Resolving a Boundary Dispute
The options for resolving a boundary dispute, in order of escalation:
Direct negotiation. Talk to the neighbour directly, calmly, and with specific reference to the evidence you have. Many disputes resolve at this stage if both parties approach the conversation in good faith. Written records of any agreement reached should be kept, and ideally formalised by solicitors if a boundary agreement is reached.
Mediation. An independent mediator facilitates a structured conversation between both parties. It's significantly cheaper than litigation, faster, and preserves the option of an agreed outcome rather than one imposed by a court. The Ministry of Justice maintains a list of mediation services.
Specialist boundary surveyor. RICS-accredited boundary surveyors specialise in interpreting title deeds, physical evidence, and Land Registry information to produce authoritative reports on boundary positions.
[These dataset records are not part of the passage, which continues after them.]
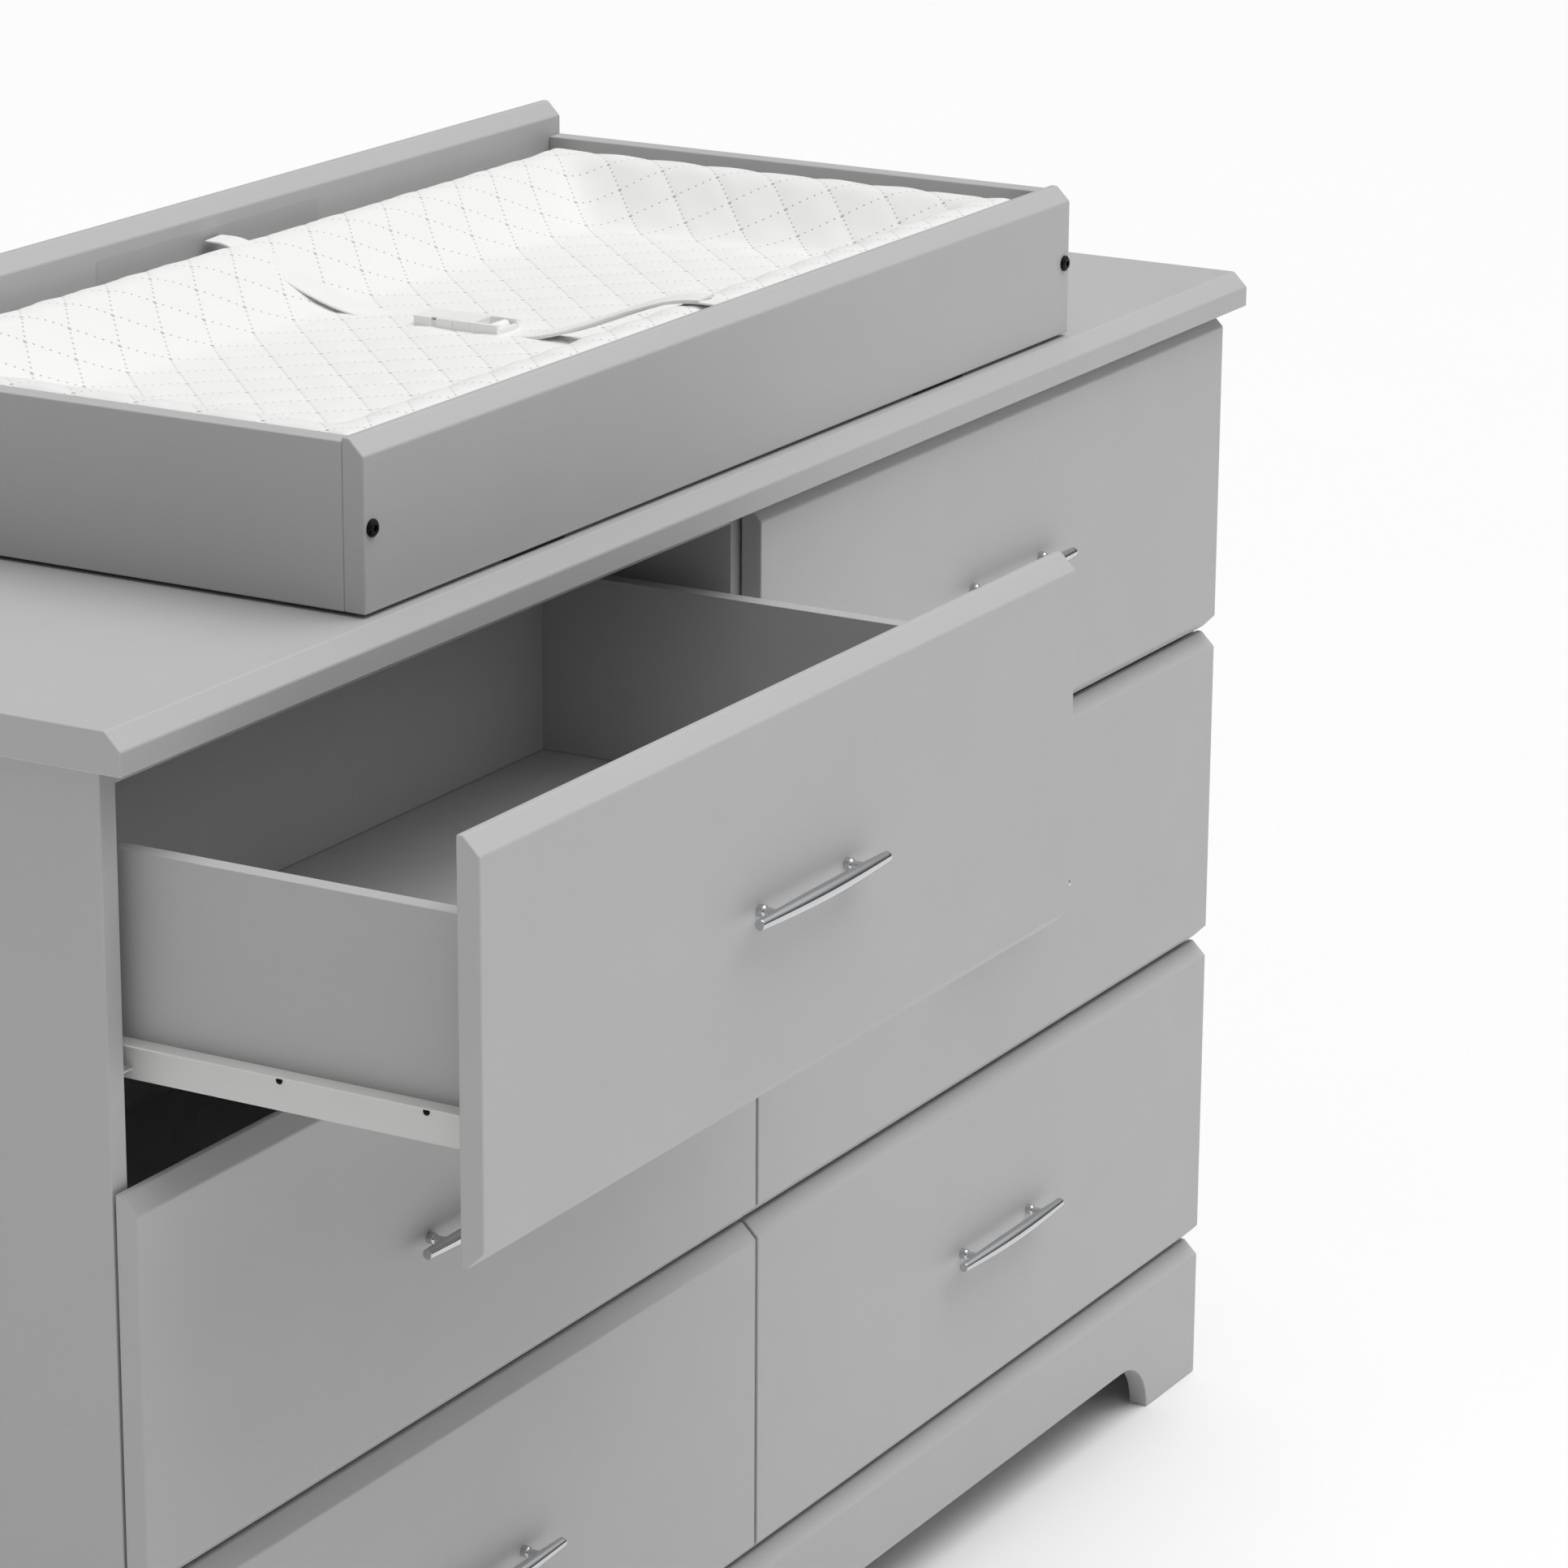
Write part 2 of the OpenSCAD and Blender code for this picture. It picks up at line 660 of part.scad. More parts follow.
// Socket half: a flat hollow body, cut away at both sides for the grips, and a frame for the webbing.
module buckle_socket() {
    half = buckle_w / 2;
    window = half - frame_wall;
    plate = half - socket_wall - 2 * arm_air;
    end = frame_l + socket_l;
    color(pale) place() translate([0, buckle_y, buckle_z]) union() {
        difference() {
            board([-half, half], [0, end], [0, buckle_t]);
            board([-window, window], [buckle_wall, frame_l - buckle_wall], [-cut, buckle_t + cut]);
            board([-window, window], [-cut, frame_l - buckle_wall], [-cut, slot_top]);
            board([-window, window], [-cut, buckle_wall + cut], [slot_top + cross_bar_h, buckle_t + cut]);
            board([-half + socket_wall, half - socket_wall], [frame_l + socket_floor, end + cut],
                  [buckle_wall, buckle_t - buckle_wall]);
            for (flip = [0, 1]) mirror([flip, 0, 0]) {
                board([plate, half + cut], [end - arm_l, end + cut], [-cut, buckle_t + cut]);
                board([half - seam, half + cut], [frame_l - seam, frame_l], [-cut, buckle_t + cut]);
            }
        }
        for (z = [0, buckle_t - lip_t]) board([-plate, plate], [end - cut, end + gap_l - arm_air], [z, z + lip_t]);
        translate([-window - cut, web_bar_y + web_bar_back, buckle_t - web_bar_r - web_bar_drop])
            pin_x(web_bar_r, 2 * (window + cut));
    }
}

// Tongue half: a shoulder block that holds the webbing, a guide blade and two springy arms with grips.
module buckle_tongue() {
    half = buckle_w / 2;
    arm_z = [buckle_wall + arm_air, buckle_t - buckle_wall - arm_air];
    arm_x = half - socket_wall - arm_air - arm_w;
    end = frame_l + socket_l;
    shoulder_y = end + gap_l;
    grip_y = end - arm_l + arm_air;
    color(pale) place() translate([0, buckle_y, buckle_z]) union() {
        board([-half, half], [shoulder_y, shoulder_y + shoulder_l], [0, buckle_t]);
        board([-blade_w / 2, blade_w / 2], [end - blade_l, shoulder_y + cut], arm_z);
        for (flip = [0, 1]) mirror([flip, 0, 0]) {
            board([arm_x, arm_x + arm_w], [grip_y, shoulder_y + cut], arm_z);
            board([arm_x + arm_w, half], [grip_y, end], [0, buckle_t]);
        }
    }
}

// ---- nodes ----

top_panel();
side_panel(-1);  // left_side_panel
side_panel(1);  // right_side_panel
centre_divider();
back_panels();
bottom_panel();
front_plinth();
case_rails();
runner_channels();
topper_front_board();
topper_back_board();
topper_end_boards();
topper_bolts();
topper_feet();
changing_pad();
restraint_strap();
buckle_socket();
buckle_tongue();
for (c = [0, 1], r = [0, 1, 2]) {
    drawer_front(c, r);
    drawer_box(c, r);
    drawer_bottom(c, r);
    drawer_handle(c, r);
    drawer_rails(c, r);
    rear_rollers(c, r);
    front_rollers(c, r);
}
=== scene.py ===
"""Looks of a grey nursery dresser with a lift-off topper, a quilted changing pad and chrome bar handles.

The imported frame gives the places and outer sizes, in metres. Sizes that belong to the finish are properties of
the add-on, in millimetres, and what shapes a piece inside its outer size is named below or beside the piece.
"""
import json
import math

import bmesh
import bpy
import numpy as np
from bpy.props import FloatProperty, IntProperty, PointerProperty, StringProperty
from mathutils import Matrix, Vector


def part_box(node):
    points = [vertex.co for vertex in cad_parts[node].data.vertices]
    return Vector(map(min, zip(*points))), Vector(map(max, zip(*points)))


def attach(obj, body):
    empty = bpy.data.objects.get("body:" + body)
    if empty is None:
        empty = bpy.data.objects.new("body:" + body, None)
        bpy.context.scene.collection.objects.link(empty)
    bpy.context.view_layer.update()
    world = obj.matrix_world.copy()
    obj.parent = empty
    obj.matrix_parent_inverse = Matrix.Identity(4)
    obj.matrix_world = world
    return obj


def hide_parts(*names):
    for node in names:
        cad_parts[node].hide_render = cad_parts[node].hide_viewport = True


bl_info = {
    "name": "Nursery dresser and changing pad",
    "version": (1, 0, 0),
    "blender": (4, 5, 0),
    "location": "3D View > Sidebar > Dresser",
    "description": "Builds the painted boards, handles, runners, pad, strap and buckle of a dresser",
    "category": "Object",
}

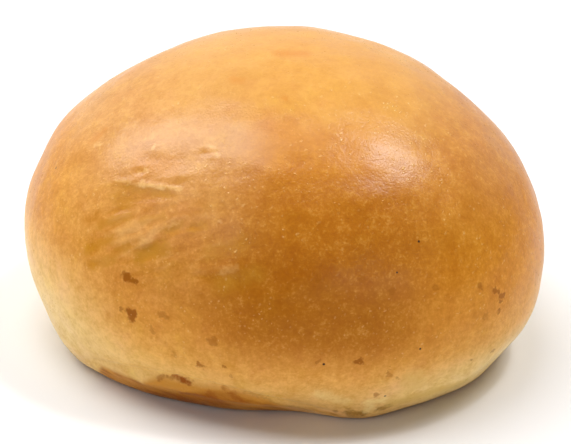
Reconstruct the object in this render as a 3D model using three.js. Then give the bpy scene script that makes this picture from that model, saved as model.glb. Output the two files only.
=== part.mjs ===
// A soft round bread roll, one piece of dough that was proved and baked on a flat tray.
// The form follows the baker's work. A ball of dough, a little fuller than an ellipsoid, spreads into a few
// wide lobes. Swells, hollows, creases and folds mark its skin. The ball then sinks onto the tray, which leaves
// it a flat base with a tight round edge, and the whole is brought to its measured length, width and height.
// The frame has +Z up and the front of the roll towards -Y, with the origin at the middle of the base.
import * as THREE from "three";
import { mergeVertices } from "three/addons/utils/BufferGeometryUtils.js";

// Driving dimensions, in millimetres.
const LENGTH = 94; // from left to right, along X
const WIDTH = 91; // from front to back, along Y
const HEIGHT = 53; // from the tray to the crown

// The ball of dough, in millimetres from its middle, which lies at its widest level.
const CROWN_RISE = 35.5;
const BELLY_DROP = 33;
const WIDEST_LEVEL = 18; // height of the middle above the tray
const CROWN_LEAN = new THREE.Vector2(-0.9, 0.1); // how far the crown stands off the middle
const FOOT_ROUNDING = 1.5; // height over which the skin turns onto the tray
const BALL_RADIUS = 43; // mean distance to the skin, which turns an angle into a length on the skin
const FULLNESS = 2.06; // exponent of the upright section, where 2 is an ellipse

// Lobes of the outline seen from above: how many, what share of the radius, and where one of them points.
const LOBES = [
  { count: 2, share: 0.022, around: -18 },
  { count: 3, share: 0.034, around: -35.5 },
];

// Marks in the skin. A mark lies at two angles in degrees: around from +X, seen from above, so that the front is
// at -90, and up from the widest level, so that the crown is at 90. Its half-length, half-width and height out of
// the skin are millimetres. It may be turned from level, in degrees, and bowed upwards, in 1/mm.
const SHOULDERS = [
  { around: 173, up: 28, long: 6, wide: 6, out: 0.4 }, // corner of the shoulder on the left
  { around: 146, up: 46, long: 11, wide: 11, out: -0.45 }, // flatter dough behind it
  { around: -160, up: -14, long: 7.5, wide: 7.5, out: -0.35 }, // straight flank below it
  { around: -32, up: -22, long: 6, wide: 6, out: -0.5 }, // right flank draws in
  { around: -26, up: -12, long: 6, wide: 6, out: 0.2 },
  { around: 34, up: -4, long: 16, wide: 14, out: 2.1 }, // the back is fuller on the right
  { around: 136, up: -3, long: 15, wide: 13, out: 1.5 }, // and on the left
  { around: 86, up: 0, long: 14, wide: 10, turn: -10, out: -0.9 }, // and a little flat between them
  { around: 60, up: 30, long: 12, wide: 8, turn: 20, out: 0.3 },
];
const WRINKLES = [
  { around: -129, up: 42, long: 8, wide: 2.4, turn: 5, out: -0.3 }, // hollow above the crease
  { around: -126, up: 37, long: 8.5, wide: 1, turn: 8, bow: 0.01, out: 0.45 }, // lip of the crease
  { around: -126, up: 33, long: 9, wide: 2.2, turn: 8, bow: 0.01, out: -0.45 }, // hollow under the lip
  { around: -126, up: 24, long: 6.5, wide: 1.4, turn: 38, out: 0.25 }, // three slanting ripples
  { around: -118, up: 27, long: 7, wide: 1.4, turn: 42, out: 0.25 },
  { around: -114, up: 20, long: 6, wide: 1.4, turn: 40, out: 0.2 },
  { around: -121, up: 20, long: 3.2, wide: 1.5, turn: 48, out: -0.5 }, // oval dent
  { around: -114, up: 48, long: 1.5, wide: 1.2, turn: 10, out: -0.25 }, // small pit
];
const FOOT_FOLDS = [
  { around: -150, up: -26, long: 6.8, wide: 6.8, out: 1 }, // corner of the foot on the left
  { around: -128, up: -33, long: 7.5, wide: 7.5, out: 0.25 },
  { around: -88, up: -32, long: 6.8, wide: 6.8, out: -0.7 }, // foot draws in at the front
  { around: -70, up: -33, long: 5.3, wide: 5.3, out: 0.75 }, // lump of gathered dough
  { around: -48, up: -33, long: 6.8, wide: 6.8, out: -0.25 },
  { around: -110, up: -17, long: 19, wide: 1.1, turn: -4, bow: -0.018, out: -0.55 }, // fold above the foot
  { around: -110, up: -22, long: 17, wide: 1.7, turn: -4, bow: -0.016, out: 0.45 }, // dough rolled under it
  { around: 76, up: -20, long: 15, wide: 1.2, turn: 3, bow: -0.015, out: -0.5 }, // the same at the back
  { around: 76, up: -25, long: 13, wide: 1.8, turn: 3, bow: -0.013, out: 0.4 },
];
const MARKS = [...SHOULDERS, ...WRINKLES, ...FOOT_FOLDS];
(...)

A surveyor's report can form the basis of a negotiated settlement and is essential evidence in any court proceeding.
Land Registration dispute. If both parties have title to land and the dispute is about what the register says, the First-tier Tribunal (Property Chamber) adjudicates boundary disputes without the full cost of civil litigation. This is a more proportionate route for straightforward disputes about registered land boundaries.
Litigation. As a last resort only. Court proceedings over boundaries are exceptionally expensive relative to the value of the land typically in dispute. A case that runs to trial in the County Court or High Court can cost £50,000-£200,000 in legal fees for each party. Even a "winning" party may not recover all their costs. The courts are quite explicit about their view that boundary disputes should be resolved by other means wherever possible.
Do not take unilateral action. Moving a fence, removing a neighbour's structure, or altering the boundary feature without agreement creates immediate legal risk and inflames the dispute. If you believe something is on your land, document it and seek advice before doing anything physical. The cost of a solicitor's letter is very small compared to the cost of defending a claim for trespass or wrongful interference.